Why do farmers burn their fields? Burning is one way to dispose of the straw left after harvest so fields can be made ready for seeding of the next crop.
Farmers and ranchers commonly use burning as a tool to invigorate vegetative production of pastures and rangeland. The practice of burning is not a new idea but started many generations ago with the burning of grasslands.
Burning is an inexpensive, labor efficient means of removing unwanted crop residues prior to tillage or seedbed preparation. If completed correctly, burning can be an effective management tool.
Farmers and ranchers burn stubble and excess vegetation for a variety of reasons, not just simply to remove straw stubble.
Burning cereal crop residues after harvest can somewhat reduce diseases where straw serves as a host to pathogens. Burning also results in changes in soil temperature, soil moisture, and nutrient availability.
Burning pastures and CRP grass/legume stands increases plant productivity by increasing the photosynthetic capability of plants. Burning grass pastures results in short-term increases in nitrogen mineralization, which results in a short burst of nutrient available for the plant.
Burning is also completed to control weeds and insects. For example, sagebrush can be nearly eradicated from rangelands when burned in the late fall when it is dry.
However, burning frequently has detrimental effects. Some of these effects are: (1) removal of the extra vegetative material that would add humus and nitrogen to the soil, (2) destruction of old vegetation in the soil which functions to increase water-holding capacity, and (3) injury to living vegetation, especially short grasses and shallow-rooted grasses like bluestem and the fescues, which may be killed by a single burning.
Recent research has shown that, although there are some short-term benefits to burning crop residues and grasslands, there are long-term detrimental effects to soil quality and overall cropland/grassland production.
It is important to understand how plants utilize nutrients from the soil and how burning affects available soil nutrients.
Long-term annual burning results in lower levels of soil organic matter and net Nitrogen (N) mineralization rates, but higher levels of plant productivity compared with no burning (Ojima 1987).
This indicates a change in N cycling and use. Microbial biomass is important to crop, pasture, and grass production in that a constant “pool” of microbes are needed to break down straw and stubble into nutrients that are useable by plants.
When there are very few microbes (a small pool), there is less total activity to break down straw and stubble and, thus, less nutrients available for the plant. This in turn relates to reduced production.
Fertilizer can be added to somewhat help increase the amount of available nutrients in these cases. However, research has shown that with the reduction of microbial biomass, more and more fertilizer is required to maintain production levels. Hence, the size and ratios of biologically active pools of Carbon (C) and Nitrogen (N) are important indicators of soil health and sustainable production.
Research by Ojima (1987), found that microbial biomass C and N were reduced by long-term annual burning, but were affected very little by short-term burning (1-2 years).

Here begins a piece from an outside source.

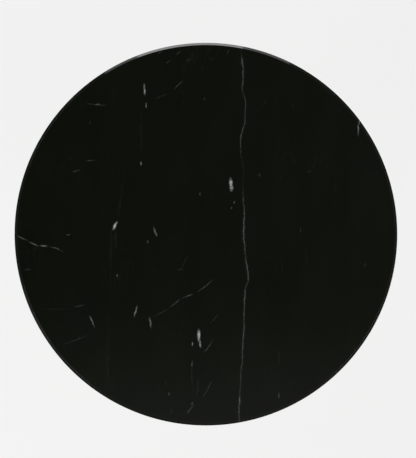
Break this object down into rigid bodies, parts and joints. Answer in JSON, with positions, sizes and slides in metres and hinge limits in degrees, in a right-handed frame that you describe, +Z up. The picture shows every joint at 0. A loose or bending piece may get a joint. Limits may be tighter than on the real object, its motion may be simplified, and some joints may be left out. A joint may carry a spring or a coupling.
{
  "type": "round pedestal table",
  "caption": "Round pedestal table with a bevelled black marble top on a weighted trumpet-foot column with levelling glides.",
  "frame": {"origin": "on the floor, under the centre of the round top", "axes": "+Z up, along the column; the collar's grub screw faces +Y, the back"},
  "size_m": [0.9, 0.9, 0.74],
  "materials": {
    "marble": "polished",
    "plywood": "satin",
    "black_powder_coat": "satin",
    "brushed_steel": "satin",
    "zinc_steel": "satin",
    "cast_iron": "matte",
    "brass": "satin",
    "nylon": "matte"
  },
  "bodies": {
    "table": {"marble_top": "marble", "plywood_subtop": "plywood", "mounting_plate": "black_powder_coat", "plate_screw_1": "zinc_steel", "plate_screw_2": "zinc_steel", "plate_screw_3": "zinc_steel", "plate_screw_4": "zinc_steel", "plate_screw_5": "zinc_steel", "plate_screw_6": "zinc_steel", "plate_washer_1": "zinc_steel", "plate_washer_2": "zinc_steel", "plate_washer_3": "zinc_steel", "plate_washer_4": "zinc_steel", "plate_washer_5": "zinc_steel", "plate_washer_6": "zinc_steel", "threaded_insert_1": "brass", "threaded_insert_2": "brass", "threaded_insert_3": "brass", "threaded_insert_4": "brass", "threaded_insert_5": "brass", "threaded_insert_6": "brass", "flange_screw_1": "zinc_steel", "flange_screw_2": "zinc_steel", "flange_screw_3": "zinc_steel", "flange_screw_4": "zinc_steel", "head_casting": "black_powder_coat", "column_tube": "black_powder_coat", "collar_ring": "brushed_steel", "collar_grub_screw": "zinc_steel", "base_cover": "black_powder_coat", "base_weight": "cast_iron", "tie_rod": "zinc_steel", "tie_rod_top_washer": "zinc_steel", "tie_rod_top_nut": "zinc_steel", "tie_rod_bottom_washer": "zinc_steel", "tie_rod_bottom_nut": "zinc_steel"},
    "pad_1": {"glide_pad_1": "nylon"},
    "stem_1": {"glide_stem_1": "zinc_steel"},
    "pad_2": {"glide_pad_2": "nylon"},
    "stem_2": {"glide_stem_2": "zinc_steel"},
    "pad_3": {"glide_pad_3": "nylon"},
    "stem_3": {"glide_stem_3": "zinc_steel"},
    "pad_4": {"glide_pad_4": "nylon"},
    "stem_4": {"glide_stem_4": "zinc_steel"}
  },
  "joints": [
    {"name": "glide_1_travel", "type": "slide", "parent": "table", "child": "pad_1", "axis": [0, 0, -1], "range_m": [0, 0.008]},
    {"name": "glide_1_turn", "type": "hinge", "parent": "pad_1", "child": "stem_1", "pos_m": [0.13435, 0.13435, 0.013], "axis": [0, 0, -1], "range_deg": [0, 1920]},
    {"name": "glide_2_travel", "type": "slide", "parent": "table", "child": "pad_2", "axis": [0, 0, -1], "range_m": [0, 0.008]},
    {"name": "glide_2_turn", "type": "hinge", "parent": "pad_2", "child": "stem_2", "pos_m": [-0.13435, 0.13435, 0.013], "axis": [0, 0, -1], "range_deg": [0, 1920]},
    {"name": "glide_3_travel", "type": "slide", "parent": "table", "child": "pad_3", "axis": [0, 0, -1], "range_m": [0, 0.008]},
    {"name": "glide_3_turn", "type": "hinge", "parent": "pad_3", "child": "stem_3", "pos_m": [-0.13435, -0.13435, 0.013], "axis": [0, 0, -1], "range_deg": [0, 1920]},
    {"name": "glide_4_travel", "type": "slide", "parent": "table", "child": "pad_4", "axis": [0, 0, -1], "range_m": [0, 0.008]},
    {"name": "glide_4_turn", "type": "hinge", "parent": "pad_4", "child": "stem_4", "pos_m": [0.13435, -0.13435, 0.013], "axis": [0, 0, -1], "range_deg": [0, 1920]}
  ],
  "couplings": [
    {"joint": "glide_1_turn", "follows": "glide_1_travel", "rad_per_m": 4188.8},
    {"joint": "glide_2_turn", "follows": "glide_2_travel", "rad_per_m": 4188.8},
    {"joint": "glide_3_turn", "follows": "glide_3_travel", "rad_per_m": 4188.8},
    {"joint": "glide_4_turn", "follows": "glide_4_travel", "rad_per_m": 4188.8}
  ]
}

The study also showed that short-term burning created increased active N and N mineralization rates (increase in available N for the plant). However, long-term burning resulted in a decrease of soil organic matter and N mineralization rates. Research by Doran and Smith (1987), suggest that changes in nutrient cycling, and thus greater nutrient availability, are associated with changes in the organic matter “pools” in the soil.
Reduced -till systems receive inputs of straw, stubble, and residue from primary production, and the soil organic matter interacts with the primary production by providing nutrients. This relationship is regulated by factors such as moisture and temperature, and disturbances such as fire, tillage, or mowing, or grazing. Reduced tillage management systems such as no-till and minimum-till, that maintain large amounts of residues, increase the relative size of active pools of carbon and nitrogen which relates to greater production and better soil quality and overall soil health.

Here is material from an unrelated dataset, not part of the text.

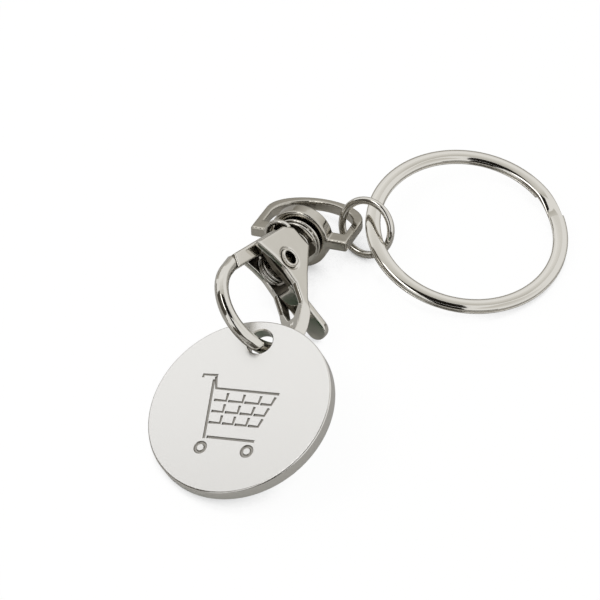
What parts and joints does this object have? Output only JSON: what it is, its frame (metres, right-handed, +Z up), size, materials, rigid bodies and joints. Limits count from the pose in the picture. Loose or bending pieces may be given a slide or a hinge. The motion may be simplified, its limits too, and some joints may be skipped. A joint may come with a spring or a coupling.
{
  "type": "trolley token keyring",
  "caption": "Round trolley token on a sprung snap hook with a swivel eye, a jump ring and a split ring for keys.",
  "frame": {"origin": "centre of the bounding box at the plane it lies on", "axes": "+X from the token to the keys' split ring, +Z up from the plane it lies on, +Y to the side of the swivel eye"},
  "size_m": [0.065, 0.0342, 0.0126],
  "materials": {
    "token_metal": "nickel-plated steel, satin faces and a bright edge",
    "enamel": "glossy green enamel",
    "hook_metal": "nickel-plated die casting, polished",
    "lever_metal": "nickel-plated die casting, polished",
    "spring_steel": "drawn spring wire",
    "rivet_metal": "nickel plate",
    "eye_metal": "nickel-plated die casting, polished",
    "jump_metal": "nickel-plated wire",
    "ring_metal": "nickel-plated spring steel, polished"
  },
  "bodies": {
    "hook": {"hook_body": "hook_metal", "pivot_rivet": "rivet_metal"},
    "trigger": {"trigger_lever": "lever_metal", "trigger_spring": "spring_steel"},
    "token": {"token_body": "token_metal", "token_enamel": "enamel"},
    "eye": {"swivel_eye": "eye_metal"},
    "jump": {"jump_ring": "jump_metal"},
    "keyring": {"split_ring": "ring_metal"}
  },
  "joints": [
    {"name": "trigger_pivot", "type": "hinge", "parent": "hook", "child": "trigger", "pos_m": [-0.00258, 0.00709, 0.00621], "axis": [0.4167, -0.5153, 0.7489], "range_deg": [0, 25], "stiffness_Nm_per_rad": 0.01},
    {"name": "token_slide", "type": "hinge", "parent": "hook", "child": "token", "pos_m": [-0.0098, 0.00362, 0.00784], "axis": [0.4167, -0.5153, 0.7489], "range_deg": [-105, 38]},
    {"name": "swivel", "type": "hinge", "parent": "hook", "child": "eye", "pos_m": [0.00354, 0.00926, 0.00431], "axis": [0.904, 0.3219, -0.2815], "continuous": true},
    {"name": "jump_swing", "type": "hinge", "parent": "eye", "child": "jump", "pos_m": [0.01086, 0.00587, 0.00351], "axis": [0.904, 0.3219, -0.2815], "range_deg": [-45, 55]},
    {"name": "keyring_swing", "type": "hinge", "parent": "jump", "child": "keyring", "pos_m": [0.01143, 0.00384, 0.00381], "axis": [0.7041, 0.7075, 0.0615], "range_deg": [-60, 60]}
  ]
}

Research has shown that occasional burning of straw, stubble, and grass may provide the producer with an economical and effective management tool and in some cases increase small grain and grass production in the short-term.
However, the same research has shown that repeated, long-term burning of straw or grass (pastures) can have a more permanent negative effect on soil quality and overall soil health. Repeated burning can cause long-term reduction in yields. These long-term losses in yield cannot be offset by the addition of fertilizer.
Additionally, soils that are high in fertility may take several years to show the detrimental effects of burning.
However, research has furnished concrete evidence of the slow but sure consequences of repeated burning of grass or stubble to soil health.
Furthermore, what may look like a savings in fertilizer, pesticides for weed control, or insecticides for insect control, will eventually turn into increased long-term costs to maintain productivity due to continual loss of organic matter, organic nitrogen, organic carbon, and the size and quantity of microbial pools.